Task statement: The data below must be copied in full and without any change.

———

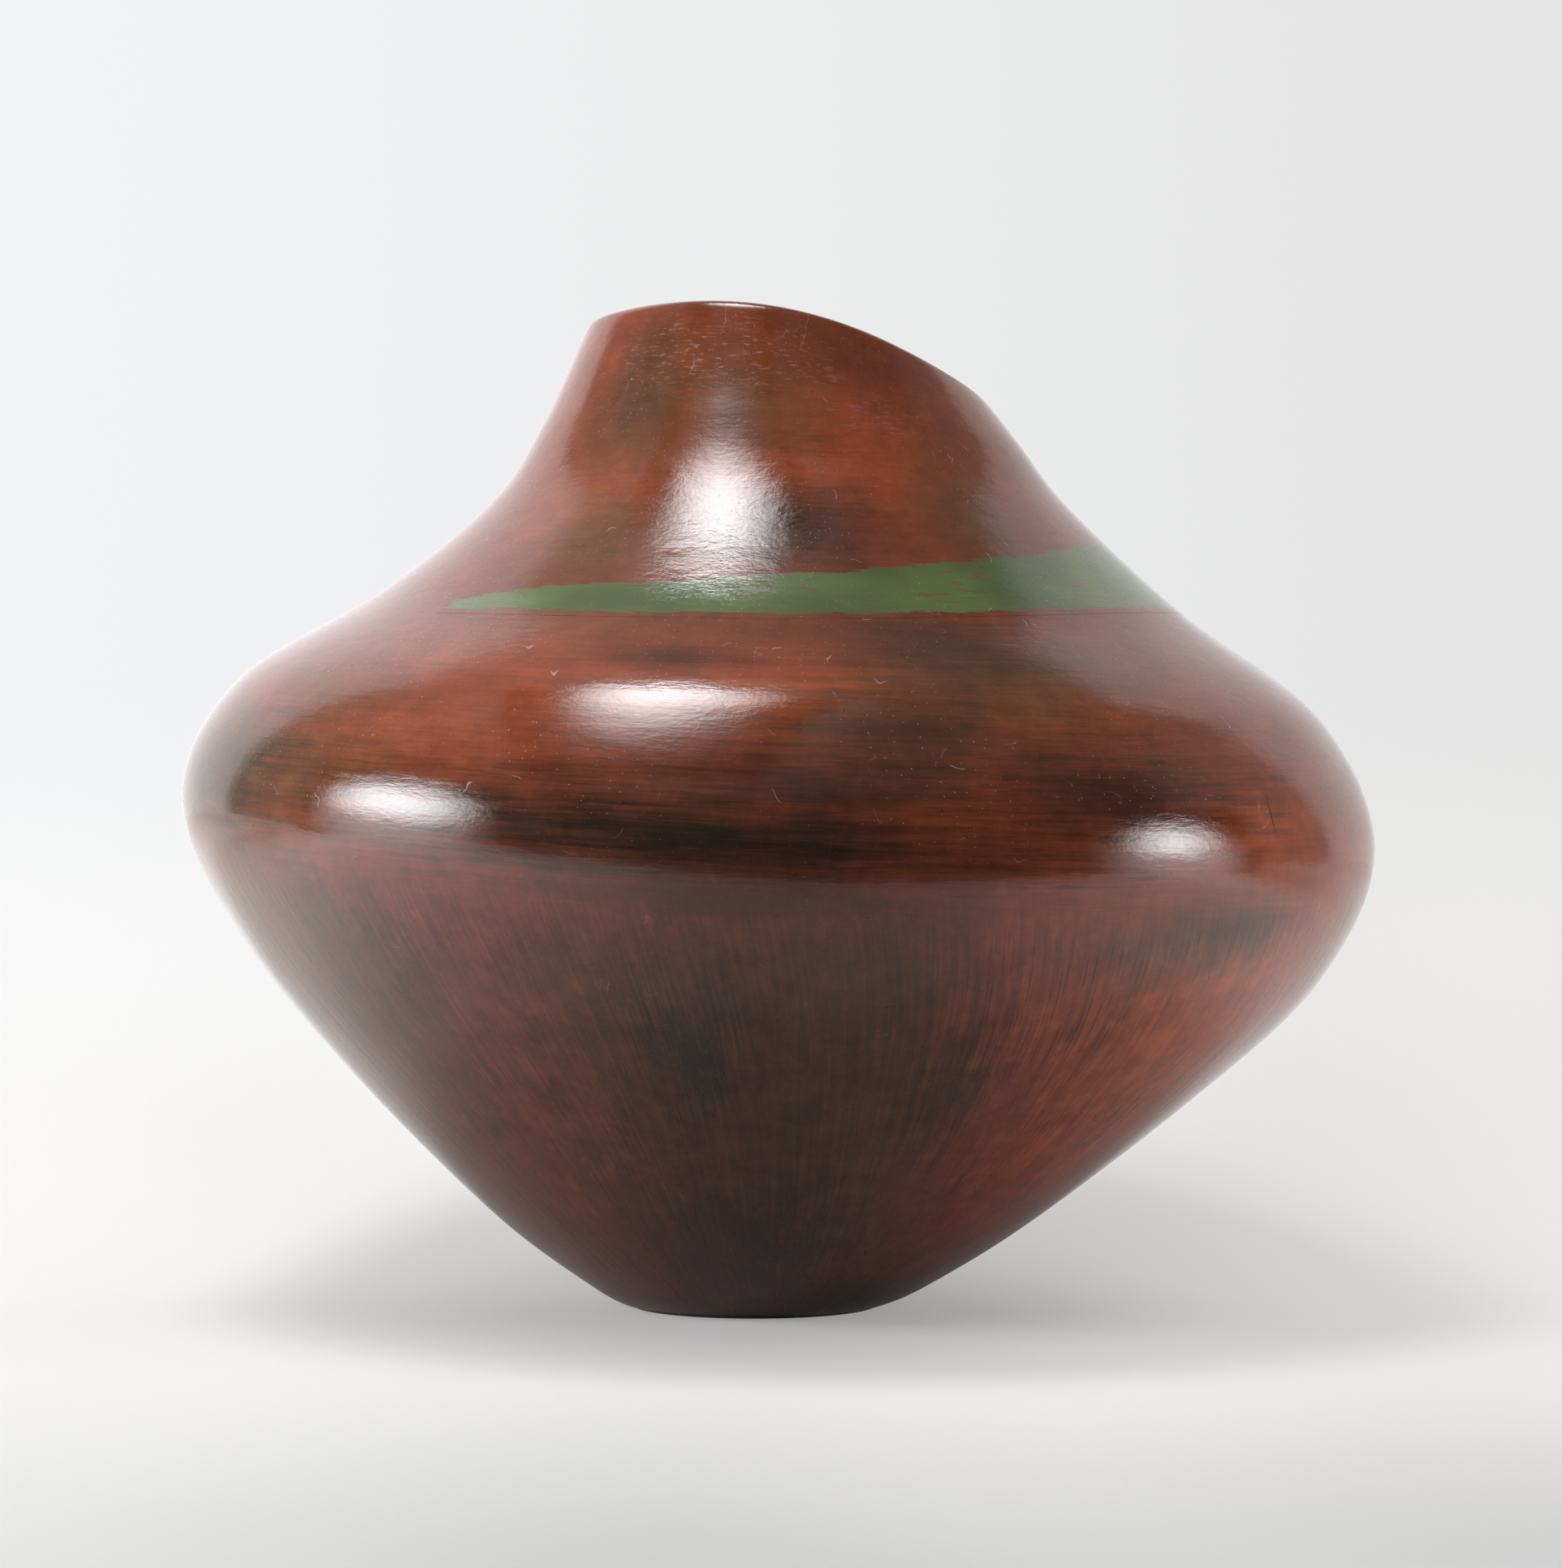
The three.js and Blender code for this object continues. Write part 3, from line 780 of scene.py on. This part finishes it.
    grain = noise(tree, space, scale=1100.0, roughness=0.6)
    roughness = ramp(tree, streaks, 0.0, 1.0, *STROKE_ROUGHNESS)
    roughness = plus(tree, roughness, ramp(tree, grain, 0.35, 0.65, 0.0, GRAIN_ROUGHNESS))
    roughness = plus(tree, roughness, times(tree, settled["Dust"], DUST_ROUGHNESS))
    height = plus(tree, facets, times(tree, streaks, STROKE_RELIEF))
    height = plus(tree, height, times(tree, grain, GRAIN_RELIEF))
    height = minus(tree, height, times(tree, sunk, SUNK_RELIEF))
    tree.links.new(colour, result.inputs["Colour"])
    tree.links.new(roughness, result.inputs["Roughness"])
    tree.links.new(height, result.inputs["Height"])
    tree.links.new(settled["Dust"], result.inputs["Dust"])
    return tree


red_slip_look = build_red_slip_group()
red_slip, red_tree, red_shader = new_material("burnished_red_slip")
skin = use_group(red_tree, red_slip_look)
finish_material(red_tree, red_shader, skin["Colour"], skin["Roughness"], skin["Height"], SKIN_RELIEF)

coat = ring_mesh("burnished_red_coat", *slip_coat(), True, red_slip)
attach(coat, "root")
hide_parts("red_slip_coat")


# Green slip band. A stripe of green slip painted round the jar's right side and burnished with the coat, so
# that it lies level with it, its edges feathered by the brush and its two tips drawn out thin at the left.
BAND_TALLEST = 0.018
BAND_NEAR_TIP = 0.0048
BAND_TIP_HEIGHT = 0.0015
BAND_TIP_ROUNDING = 14
BAND_HALF_SWEEP = math.radians(139)
BAND_MARGIN = 0.0012
BAND_PROUD = 0.00004
BAND_ROWS = 18
BAND_COLUMNS = 420
BAND_FEATHER = 0.0015  # how far the strokes carry its edge to and fro
BAND_EDGE = 0.0003


def band_height(angle):
    share = np.minimum(1, np.abs(angle) / BAND_HALF_SWEEP)
    full = BAND_TALLEST + (BAND_NEAR_TIP - BAND_TALLEST) * share
    return np.maximum(BAND_TIP_HEIGHT, full * np.sqrt(1 - share**BAND_TIP_ROUNDING))


def band_mesh(name, material):
    """A thin closed skin over the stripe and a narrow margin round it, where its colour gives way to red."""
    angles = np.linspace(-BAND_HALF_SWEEP, BAND_HALF_SWEEP, BAND_COLUMNS)
    share = np.linspace(0, 1, BAND_ROWS)[:, None]
    low = band_low_edge(angles) - BAND_MARGIN
    high = band_low_edge(angles) + band_height(angles) + BAND_MARGIN
    heights = low + (high - low) * share
    angles = np.broadcast_to(angles, heights.shape)
    places = halved(lambda place: burnished_face(angles, place)[..., 2], heights, heights.shape)
    face = burnished_face(angles, places)
    out, _ = directions(angles, places)
    dents = dent(face)[..., None]
    top = face + out * (BAND_PROUD - dents)
    under = face - out * (SLIP_THICKNESS / 2 + dents)
    index = np.arange(2 * heights.size).reshape(2, *heights.shape)
    corners = [index[0, :-1, :-1], index[0, :-1, 1:], index[0, 1:, 1:], index[0, 1:, :-1]]
    outward = np.stack([corner.ravel() for corner in corners], axis=1)
    inward = outward[:, [0, 3, 2, 1]] + heights.size
    sides = [index[:, 0, :-1], index[:, :-1, -1], index[:, -1, :0:-1], index[:, :0:-1, 0]]
    rim = np.concatenate(sides, axis=1)
    after = np.roll(rim, -1, axis=1)
    edge_faces = np.stack([rim[1], after[1], after[0], rim[0]], axis=1)
    faces = np.concatenate([outward, inward, edge_faces]).tolist()
    piece = new_piece(name, np.concatenate([top.reshape(-1, 3), under.reshape(-1, 3)]), faces, material)
    lay_out(piece, np.stack([angles, angles]), np.stack([climb_at(places), climb_at(places)]))
    from_edge = np.minimum(heights - low, high - heights) - BAND_MARGIN
    from_tip = (BAND_HALF_SWEEP - np.abs(angles)) * RINGS["shoulder"][0] - BAND_MARGIN
    inside = np.minimum(from_edge, from_tip)
    edge = piece.data.attributes.new("from_edge", "FLOAT", "POINT")
    edge.data.foreach_set("value", np.stack([inside, inside]).ravel())
    return piece


LEAF_GREEN = (0.110, 0.154, 0.050, 1)
DARK_GREEN = (0.080, 0.104, 0.038, 1)

green_slip, green_tree, green_shader = new_material("burnished_green_slip")
skin = use_group(green_tree, red_slip_look)
lay_of_band = add_node(green_tree, "ShaderNodeAttribute", attribute_name="lay").outputs["Vector"]
from_edge = add_node(green_tree, "ShaderNodeAttribute", attribute_name="from_edge").outputs["Fac"]
band_rubbing = use_group(green_tree, rubbing_strokes, Lay=lay_of_band, Around=16.0, Up=1500.0)
band_strokes = band_rubbing["Tone"]
band_shade = skin_noise(green_tree, lay_of_band, around=3.0, up=60.0)
feather = times(green_tree, minus(green_tree, band_strokes, 0.5), BAND_FEATHER)
painted = ramp(green_tree, plus(green_tree, from_edge, feather), -BAND_EDGE, BAND_EDGE)
green = mix_colour(green_tree, ramp(green_tree, band_shade, 0.35, 0.65), DARK_GREEN, LEAF_GREEN)
green = mix_colour(green_tree, times(green_tree, band_strokes, 0.25), green, DARK_GREEN)
green = mix_colour(green_tree, times(green_tree, skin["Dust"], 0.7), green, DUST)
covering = times(green_tree, painted, ramp(green_tree, band_rubbing["Dark"], 0.2, 1.0, 1.0, 0.5))
green = mix_colour(green_tree, covering, skin["Colour"], green)
finish_material(green_tree, green_shader, green, skin["Roughness"], skin["Height"], SKIN_RELIEF)

stripe = band_mesh("burnished_green_stripe", green_slip)
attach(stripe, "root")
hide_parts("green_slip_band")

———

Response to the task:
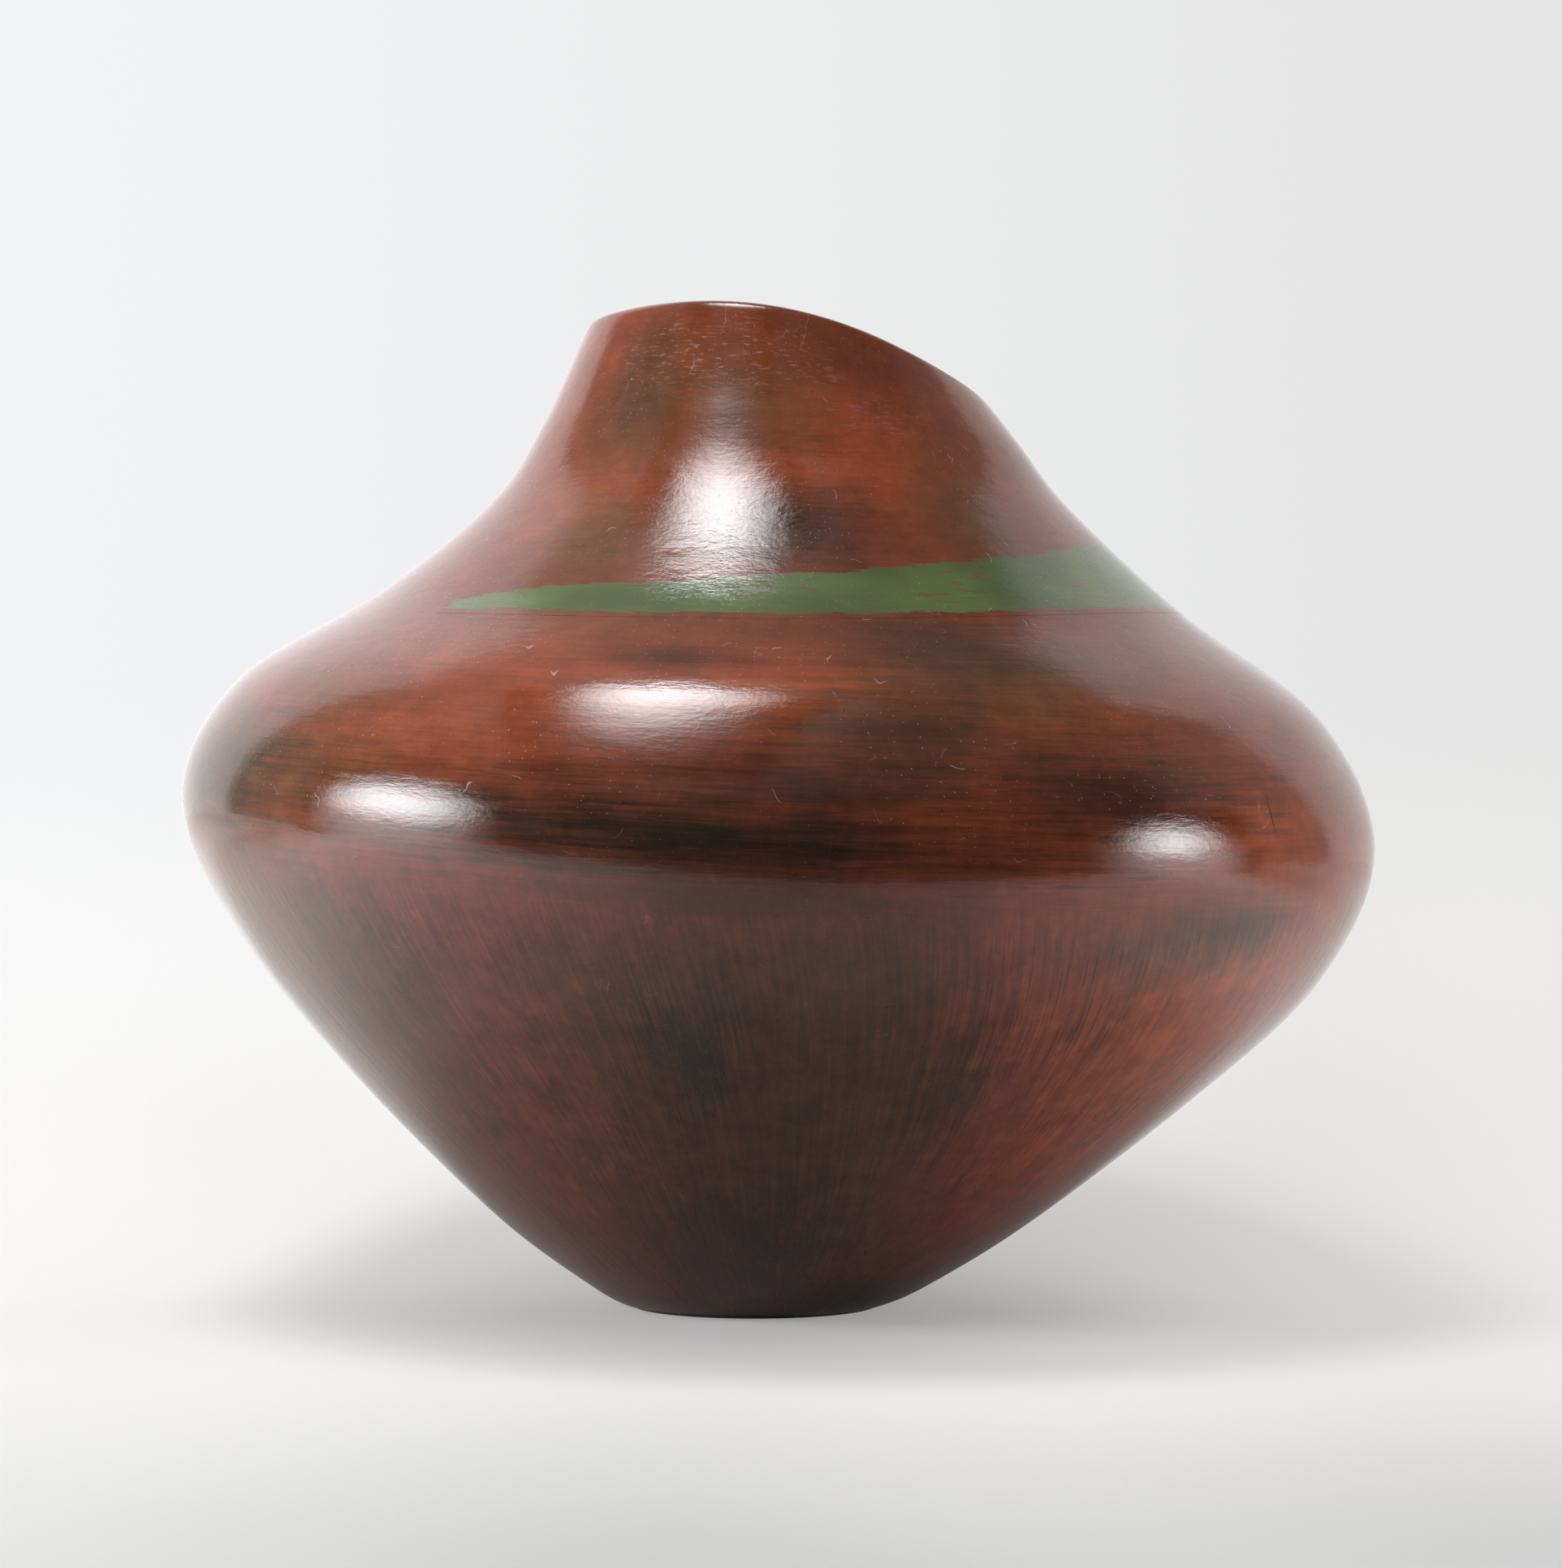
The three.js and Blender code for this object continues. Write part 3, from line 780 of scene.py on. This part finishes it.
    grain = noise(tree, space, scale=1100.0, roughness=0.6)
    roughness = ramp(tree, streaks, 0.0, 1.0, *STROKE_ROUGHNESS)
    roughness = plus(tree, roughness, ramp(tree, grain, 0.35, 0.65, 0.0, GRAIN_ROUGHNESS))
    roughness = plus(tree, roughness, times(tree, settled["Dust"], DUST_ROUGHNESS))
    height = plus(tree, facets, times(tree, streaks, STROKE_RELIEF))
    height = plus(tree, height, times(tree, grain, GRAIN_RELIEF))
    height = minus(tree, height, times(tree, sunk, SUNK_RELIEF))
    tree.links.new(colour, result.inputs["Colour"])
    tree.links.new(roughness, result.inputs["Roughness"])
    tree.links.new(height, result.inputs["Height"])
    tree.links.new(settled["Dust"], result.inputs["Dust"])
    return tree


red_slip_look = build_red_slip_group()
red_slip, red_tree, red_shader = new_material("burnished_red_slip")
skin = use_group(red_tree, red_slip_look)
finish_material(red_tree, red_shader, skin["Colour"], skin["Roughness"], skin["Height"], SKIN_RELIEF)

coat = ring_mesh("burnished_red_coat", *slip_coat(), True, red_slip)
attach(coat, "root")
hide_parts("red_slip_coat")


# Green slip band. A stripe of green slip painted round the jar's right side and burnished with the coat, so
# that it lies level with it, its edges feathered by the brush and its two tips drawn out thin at the left.
BAND_TALLEST = 0.018
BAND_NEAR_TIP = 0.0048
BAND_TIP_HEIGHT = 0.0015
BAND_TIP_ROUNDING = 14
BAND_HALF_SWEEP = math.radians(139)
BAND_MARGIN = 0.0012
BAND_PROUD = 0.00004
BAND_ROWS = 18
BAND_COLUMNS = 420
BAND_FEATHER = 0.0015  # how far the strokes carry its edge to and fro
BAND_EDGE = 0.0003


def band_height(angle):
    share = np.minimum(1, np.abs(angle) / BAND_HALF_SWEEP)
    full = BAND_TALLEST + (BAND_NEAR_TIP - BAND_TALLEST) * share
    return np.maximum(BAND_TIP_HEIGHT, full * np.sqrt(1 - share**BAND_TIP_ROUNDING))


def band_mesh(name, material):
    """A thin closed skin over the stripe and a narrow margin round it, where its colour gives way to red."""
    angles = np.linspace(-BAND_HALF_SWEEP, BAND_HALF_SWEEP, BAND_COLUMNS)
    share = np.linspace(0, 1, BAND_ROWS)[:, None]
    low = band_low_edge(angles) - BAND_MARGIN
    high = band_low_edge(angles) + band_height(angles) + BAND_MARGIN
    heights = low + (high - low) * share
    angles = np.broadcast_to(angles, heights.shape)
    places = halved(lambda place: burnished_face(angles, place)[..., 2], heights, heights.shape)
    face = burnished_face(angles, places)
    out, _ = directions(angles, places)
    dents = dent(face)[..., None]
    top = face + out * (BAND_PROUD - dents)
    under = face - out * (SLIP_THICKNESS / 2 + dents)
    index = np.arange(2 * heights.size).reshape(2, *heights.shape)
    corners = [index[0, :-1, :-1], index[0, :-1, 1:], index[0, 1:, 1:], index[0, 1:, :-1]]
    outward = np.stack([corner.ravel() for corner in corners], axis=1)
    inward = outward[:, [0, 3, 2, 1]] + heights.size
    sides = [index[:, 0, :-1], index[:, :-1, -1], index[:, -1, :0:-1], index[:, :0:-1, 0]]
    rim = np.concatenate(sides, axis=1)
    after = np.roll(rim, -1, axis=1)
    edge_faces = np.stack([rim[1], after[1], after[0], rim[0]], axis=1)
    faces = np.concatenate([outward, inward, edge_faces]).tolist()
    piece = new_piece(name, np.concatenate([top.reshape(-1, 3), under.reshape(-1, 3)]), faces, material)
    lay_out(piece, np.stack([angles, angles]), np.stack([climb_at(places), climb_at(places)]))
    from_edge = np.minimum(heights - low, high - heights) - BAND_MARGIN
    from_tip = (BAND_HALF_SWEEP - np.abs(angles)) * RINGS["shoulder"][0] - BAND_MARGIN
    inside = np.minimum(from_edge, from_tip)
    edge = piece.data.attributes.new("from_edge", "FLOAT", "POINT")
    edge.data.foreach_set("value", np.stack([inside, inside]).ravel())
    return piece


LEAF_GREEN = (0.110, 0.154, 0.050, 1)
DARK_GREEN = (0.080, 0.104, 0.038, 1)

green_slip, green_tree, green_shader = new_material("burnished_green_slip")
skin = use_group(green_tree, red_slip_look)
lay_of_band = add_node(green_tree, "ShaderNodeAttribute", attribute_name="lay").outputs["Vector"]
from_edge = add_node(green_tree, "ShaderNodeAttribute", attribute_name="from_edge").outputs["Fac"]
band_rubbing = use_group(green_tree, rubbing_strokes, Lay=lay_of_band, Around=16.0, Up=1500.0)
band_strokes = band_rubbing["Tone"]
band_shade = skin_noise(green_tree, lay_of_band, around=3.0, up=60.0)
feather = times(green_tree, minus(green_tree, band_strokes, 0.5), BAND_FEATHER)
painted = ramp(green_tree, plus(green_tree, from_edge, feather), -BAND_EDGE, BAND_EDGE)
green = mix_colour(green_tree, ramp(green_tree, band_shade, 0.35, 0.65), DARK_GREEN, LEAF_GREEN)
green = mix_colour(green_tree, times(green_tree, band_strokes, 0.25), green, DARK_GREEN)
green = mix_colour(green_tree, times(green_tree, skin["Dust"], 0.7), green, DUST)
covering = times(green_tree, painted, ramp(green_tree, band_rubbing["Dark"], 0.2, 1.0, 1.0, 0.5))
green = mix_colour(green_tree, covering, skin["Colour"], green)
finish_material(green_tree, green_shader, green, skin["Roughness"], skin["Height"], SKIN_RELIEF)

stripe = band_mesh("burnished_green_stripe", green_slip)
attach(stripe, "root")
hide_parts("green_slip_band")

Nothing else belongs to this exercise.